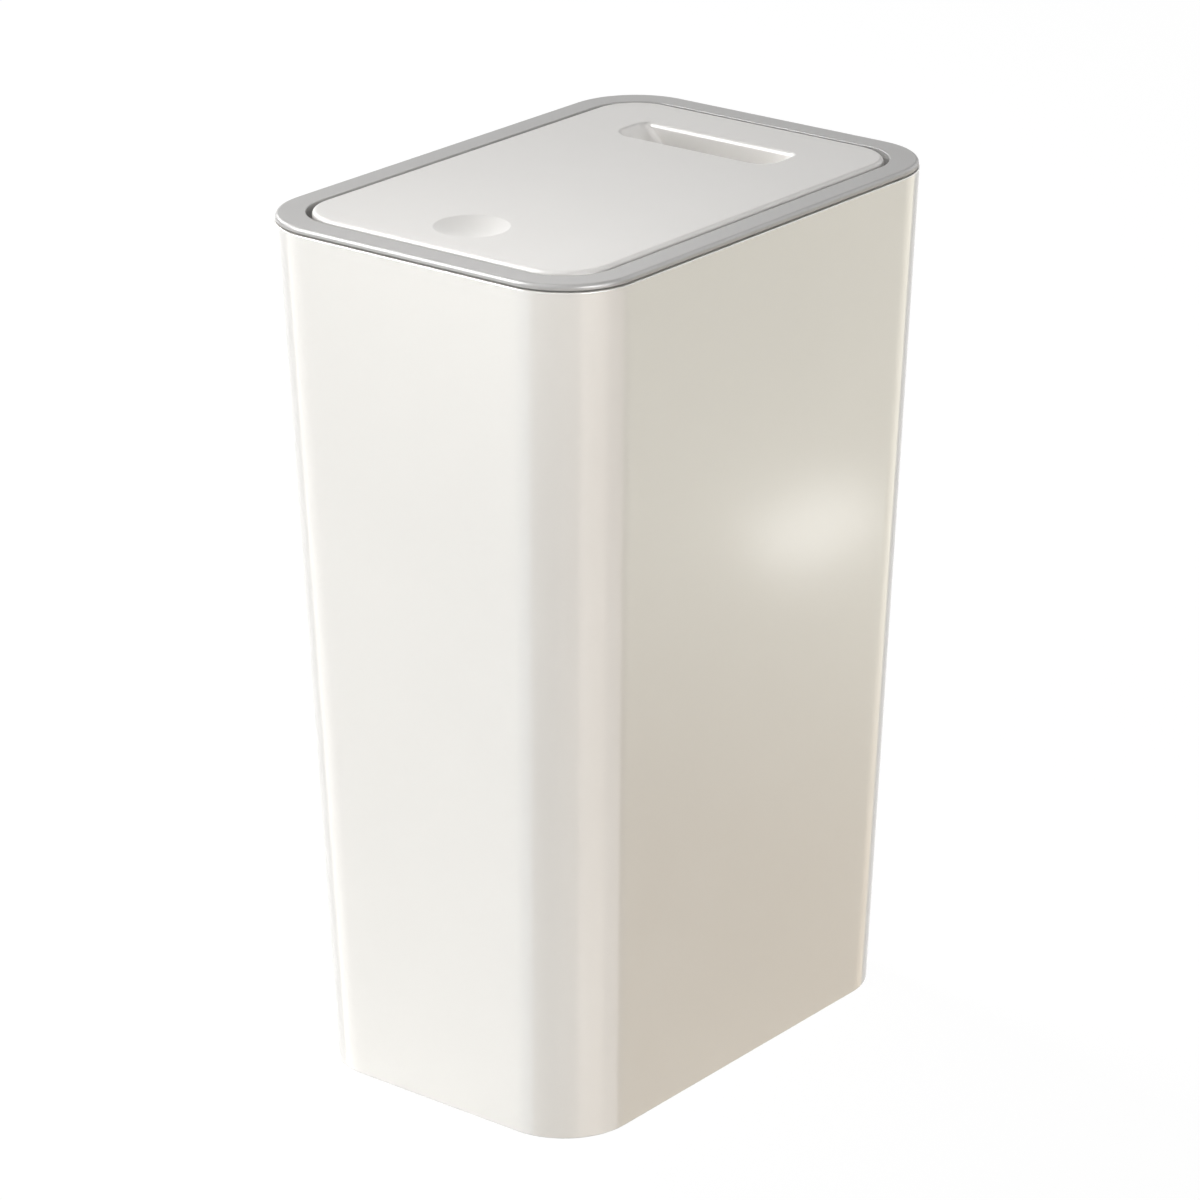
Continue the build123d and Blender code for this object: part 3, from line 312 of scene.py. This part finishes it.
::::::::::
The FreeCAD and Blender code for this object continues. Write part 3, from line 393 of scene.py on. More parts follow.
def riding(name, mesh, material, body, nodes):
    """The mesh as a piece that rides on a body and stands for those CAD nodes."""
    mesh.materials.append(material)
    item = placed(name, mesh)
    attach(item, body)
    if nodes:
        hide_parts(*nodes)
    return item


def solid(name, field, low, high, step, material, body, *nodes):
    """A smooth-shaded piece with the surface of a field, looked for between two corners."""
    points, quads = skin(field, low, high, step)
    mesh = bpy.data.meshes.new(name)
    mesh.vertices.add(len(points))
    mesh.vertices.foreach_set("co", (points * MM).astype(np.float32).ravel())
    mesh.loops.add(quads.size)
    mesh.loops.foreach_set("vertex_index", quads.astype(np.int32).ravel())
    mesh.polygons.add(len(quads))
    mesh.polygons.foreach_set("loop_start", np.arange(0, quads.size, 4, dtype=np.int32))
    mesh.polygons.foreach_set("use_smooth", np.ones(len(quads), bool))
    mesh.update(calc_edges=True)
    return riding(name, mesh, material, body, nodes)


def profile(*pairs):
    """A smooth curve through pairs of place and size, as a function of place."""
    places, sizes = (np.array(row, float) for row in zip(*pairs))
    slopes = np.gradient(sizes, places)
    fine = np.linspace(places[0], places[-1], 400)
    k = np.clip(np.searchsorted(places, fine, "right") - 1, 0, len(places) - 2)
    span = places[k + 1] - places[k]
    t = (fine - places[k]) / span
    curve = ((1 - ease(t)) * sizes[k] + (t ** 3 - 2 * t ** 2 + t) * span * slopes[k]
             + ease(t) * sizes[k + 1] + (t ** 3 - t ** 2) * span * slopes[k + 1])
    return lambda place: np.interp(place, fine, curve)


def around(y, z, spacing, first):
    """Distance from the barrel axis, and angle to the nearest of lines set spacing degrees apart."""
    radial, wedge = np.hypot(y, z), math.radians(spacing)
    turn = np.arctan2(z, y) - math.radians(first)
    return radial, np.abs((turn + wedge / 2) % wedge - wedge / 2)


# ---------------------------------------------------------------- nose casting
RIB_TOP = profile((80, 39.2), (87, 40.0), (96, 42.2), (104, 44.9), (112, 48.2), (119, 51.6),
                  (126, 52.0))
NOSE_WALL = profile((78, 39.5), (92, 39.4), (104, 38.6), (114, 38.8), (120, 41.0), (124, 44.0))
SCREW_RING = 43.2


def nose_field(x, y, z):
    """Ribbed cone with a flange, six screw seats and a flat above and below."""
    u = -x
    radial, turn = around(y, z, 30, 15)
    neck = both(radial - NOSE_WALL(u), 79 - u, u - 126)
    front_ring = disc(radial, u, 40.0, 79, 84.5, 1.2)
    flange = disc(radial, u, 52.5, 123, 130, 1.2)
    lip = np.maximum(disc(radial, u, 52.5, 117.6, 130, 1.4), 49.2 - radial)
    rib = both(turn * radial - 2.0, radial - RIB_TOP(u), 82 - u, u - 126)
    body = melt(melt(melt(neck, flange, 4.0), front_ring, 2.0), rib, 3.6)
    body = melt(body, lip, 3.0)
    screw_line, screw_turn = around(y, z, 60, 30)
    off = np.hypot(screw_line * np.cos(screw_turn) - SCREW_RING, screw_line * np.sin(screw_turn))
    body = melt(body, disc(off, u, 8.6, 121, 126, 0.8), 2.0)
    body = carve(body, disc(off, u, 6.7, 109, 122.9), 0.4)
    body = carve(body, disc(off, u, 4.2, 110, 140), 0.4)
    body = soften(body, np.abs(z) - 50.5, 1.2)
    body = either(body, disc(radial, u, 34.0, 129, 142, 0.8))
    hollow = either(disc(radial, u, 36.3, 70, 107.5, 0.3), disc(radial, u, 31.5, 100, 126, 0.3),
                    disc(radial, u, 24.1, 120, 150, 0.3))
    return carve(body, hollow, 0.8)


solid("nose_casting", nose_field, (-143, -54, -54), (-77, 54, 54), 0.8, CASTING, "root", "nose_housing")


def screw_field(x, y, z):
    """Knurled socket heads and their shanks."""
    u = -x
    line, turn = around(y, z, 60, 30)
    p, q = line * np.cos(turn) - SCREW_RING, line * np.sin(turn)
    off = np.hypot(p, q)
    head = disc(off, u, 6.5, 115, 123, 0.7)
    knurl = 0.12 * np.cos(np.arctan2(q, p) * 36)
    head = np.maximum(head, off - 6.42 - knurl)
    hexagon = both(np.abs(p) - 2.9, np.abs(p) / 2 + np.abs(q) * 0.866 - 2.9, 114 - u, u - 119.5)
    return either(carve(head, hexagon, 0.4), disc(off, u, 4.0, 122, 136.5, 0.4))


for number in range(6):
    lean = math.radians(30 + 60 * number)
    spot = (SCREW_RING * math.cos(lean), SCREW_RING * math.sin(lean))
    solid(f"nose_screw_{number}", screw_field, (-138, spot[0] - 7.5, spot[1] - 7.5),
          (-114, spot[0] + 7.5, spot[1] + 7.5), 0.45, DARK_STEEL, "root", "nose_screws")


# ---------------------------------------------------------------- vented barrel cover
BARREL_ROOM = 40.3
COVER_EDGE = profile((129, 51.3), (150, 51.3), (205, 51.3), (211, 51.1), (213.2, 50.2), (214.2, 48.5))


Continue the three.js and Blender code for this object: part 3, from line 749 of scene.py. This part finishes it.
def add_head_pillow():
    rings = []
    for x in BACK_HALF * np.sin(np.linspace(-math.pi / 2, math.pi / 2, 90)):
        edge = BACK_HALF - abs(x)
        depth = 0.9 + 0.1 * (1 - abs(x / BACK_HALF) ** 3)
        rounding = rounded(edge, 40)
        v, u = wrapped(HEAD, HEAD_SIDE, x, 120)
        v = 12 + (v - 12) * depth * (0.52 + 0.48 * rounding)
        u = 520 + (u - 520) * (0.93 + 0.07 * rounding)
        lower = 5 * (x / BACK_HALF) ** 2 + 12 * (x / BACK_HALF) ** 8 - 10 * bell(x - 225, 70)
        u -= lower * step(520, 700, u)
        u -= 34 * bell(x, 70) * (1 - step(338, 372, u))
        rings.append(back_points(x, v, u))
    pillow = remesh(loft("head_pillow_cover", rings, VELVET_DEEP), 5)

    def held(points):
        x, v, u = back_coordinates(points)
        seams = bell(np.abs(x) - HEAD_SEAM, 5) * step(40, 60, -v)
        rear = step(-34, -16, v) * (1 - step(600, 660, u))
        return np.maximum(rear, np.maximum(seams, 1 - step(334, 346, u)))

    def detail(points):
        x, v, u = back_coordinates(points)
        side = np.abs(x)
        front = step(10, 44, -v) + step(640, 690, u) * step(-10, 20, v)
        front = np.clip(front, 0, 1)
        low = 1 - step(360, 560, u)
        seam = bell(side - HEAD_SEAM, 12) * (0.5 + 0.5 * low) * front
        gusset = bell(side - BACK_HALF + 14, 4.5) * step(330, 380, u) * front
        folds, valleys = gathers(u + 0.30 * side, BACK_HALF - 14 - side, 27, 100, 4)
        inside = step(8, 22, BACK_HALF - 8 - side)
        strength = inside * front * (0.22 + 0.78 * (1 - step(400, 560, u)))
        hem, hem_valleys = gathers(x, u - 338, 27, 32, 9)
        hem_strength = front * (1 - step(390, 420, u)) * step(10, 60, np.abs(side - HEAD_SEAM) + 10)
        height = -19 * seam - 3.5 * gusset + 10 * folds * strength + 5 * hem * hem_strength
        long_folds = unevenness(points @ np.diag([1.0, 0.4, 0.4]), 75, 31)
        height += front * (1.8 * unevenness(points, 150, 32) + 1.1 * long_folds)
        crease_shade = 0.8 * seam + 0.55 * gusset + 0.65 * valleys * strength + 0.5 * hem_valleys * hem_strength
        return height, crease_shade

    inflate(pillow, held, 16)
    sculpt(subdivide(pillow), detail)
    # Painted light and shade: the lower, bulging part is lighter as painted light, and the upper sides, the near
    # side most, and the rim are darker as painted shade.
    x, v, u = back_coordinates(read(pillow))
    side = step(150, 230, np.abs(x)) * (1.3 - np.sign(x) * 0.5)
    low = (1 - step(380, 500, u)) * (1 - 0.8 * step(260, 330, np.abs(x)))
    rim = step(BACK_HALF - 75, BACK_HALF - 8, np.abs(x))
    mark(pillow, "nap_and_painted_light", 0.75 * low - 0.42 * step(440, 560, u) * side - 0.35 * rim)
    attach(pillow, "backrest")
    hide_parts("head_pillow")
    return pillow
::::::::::
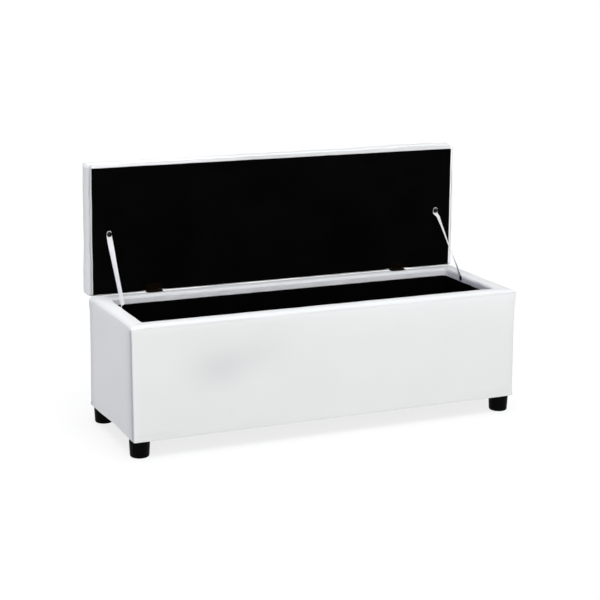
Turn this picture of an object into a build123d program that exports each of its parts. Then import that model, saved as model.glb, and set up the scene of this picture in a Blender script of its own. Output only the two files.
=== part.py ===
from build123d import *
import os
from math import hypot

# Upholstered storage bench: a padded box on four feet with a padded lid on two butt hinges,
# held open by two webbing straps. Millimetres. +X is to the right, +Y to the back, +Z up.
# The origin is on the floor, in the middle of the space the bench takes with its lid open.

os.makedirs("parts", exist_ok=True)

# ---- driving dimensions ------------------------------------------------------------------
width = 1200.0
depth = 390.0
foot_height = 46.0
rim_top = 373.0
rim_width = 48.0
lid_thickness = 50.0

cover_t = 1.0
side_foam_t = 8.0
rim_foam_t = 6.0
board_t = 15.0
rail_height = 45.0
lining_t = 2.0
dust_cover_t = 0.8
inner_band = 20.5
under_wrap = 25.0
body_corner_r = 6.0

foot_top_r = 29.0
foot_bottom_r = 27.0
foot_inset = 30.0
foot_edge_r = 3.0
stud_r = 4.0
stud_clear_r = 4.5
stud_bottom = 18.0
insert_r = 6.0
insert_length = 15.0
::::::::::
▶ _Work required_
Of the lines above, how many hold the string "nodes"? Answer with only the number.

▶ _Solution below_
6